This was, then, the essence of an old-line summer party, with men in white dinner jackets and women in cool couture that may have cost a fortune but still looked like something casually tossed on. The sets that edged the open-air ballroom were painted to represent watery vistas studded with mountains, sailboats and sea gulls, a scene that could indeed have been in Newport, but which Ouisa Pillsbury, who painted many of the details, said was inspired by Cabrillo Point and La Jolla Cove. And with the beach and the lapping waters but a few steps away from the dance floor, it was easy to feel at home in this familiarly exotic setting.

One popular detail resurrected from the past, but one that had been abandoned by recent balls, was the bridge that spanned the Beach Club pool. This led daringly (in the sense that the bridge shuddered and bounced to the steps of each person who crossed it) from the ballroom to the patio, the scene of the extended cocktail hour that preceded the dinner and dancing. Here, guests wandered from buffet to buffet, indulging in the extravagant tidbits catered by the Hotel Inter-Continental (a property developed by the chairman’s husband, Doug Manchester), and pausing along the way to visit with and inspect the costumes of as many of the other 900 guests as was humanly possible. (Barbara ZoBell, by habit, was a knockout in a sheer, clinging, beaded sheath, and Suzanne Figi made a coy, trans-Atlantic reference to the jet set by turning up in Princess Di’s favorite polka dots.)

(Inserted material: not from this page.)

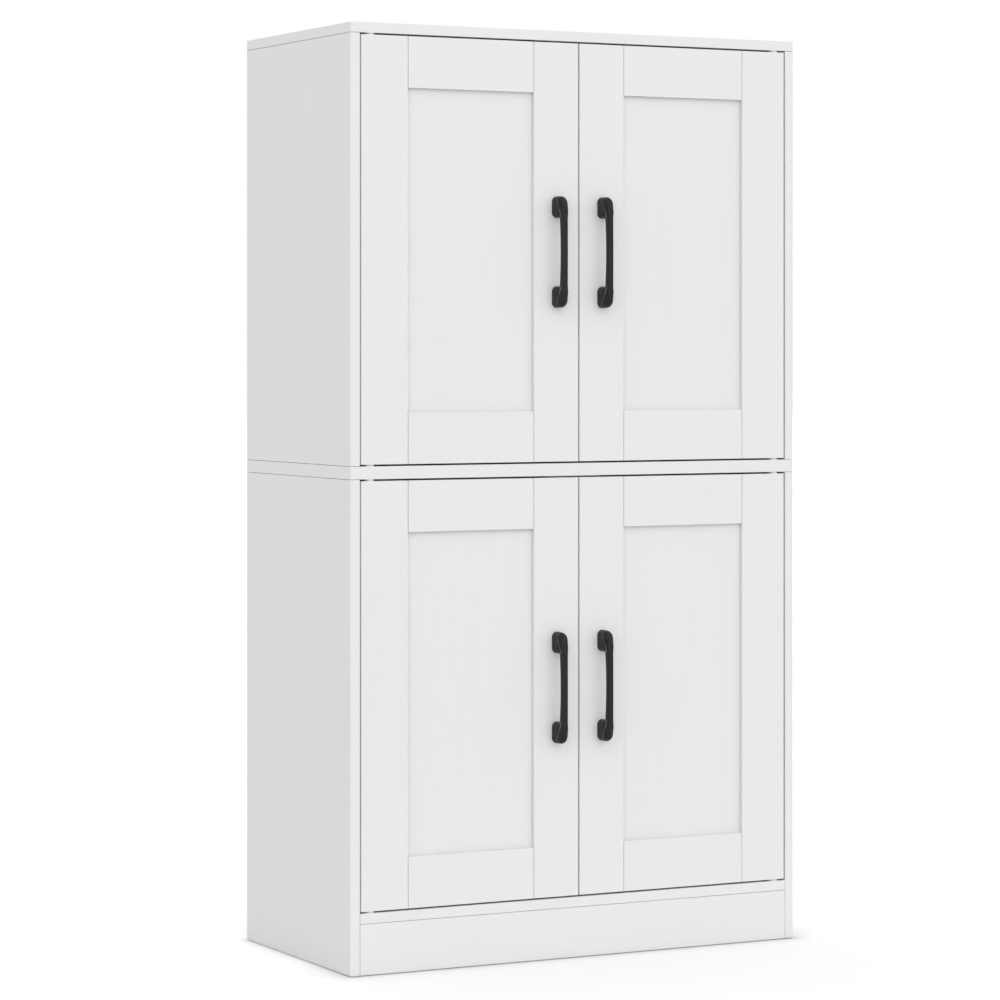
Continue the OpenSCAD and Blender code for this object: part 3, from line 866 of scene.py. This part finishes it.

Most guests also made their way to a nearby gazebo, at which memento photos were taken; just next to it stood a bronze plaque dedicated at the beginning of the ball, honoring the Beach and Tennis Club for its 40 years of continuous support of Las Patronas and the Jewel Ball. Bill and Tricia Kellogg represented the club’s controlling family at the dedication, and it was a special moment for Tricia, who is in the first year of her seven-year stint with Las Patronas.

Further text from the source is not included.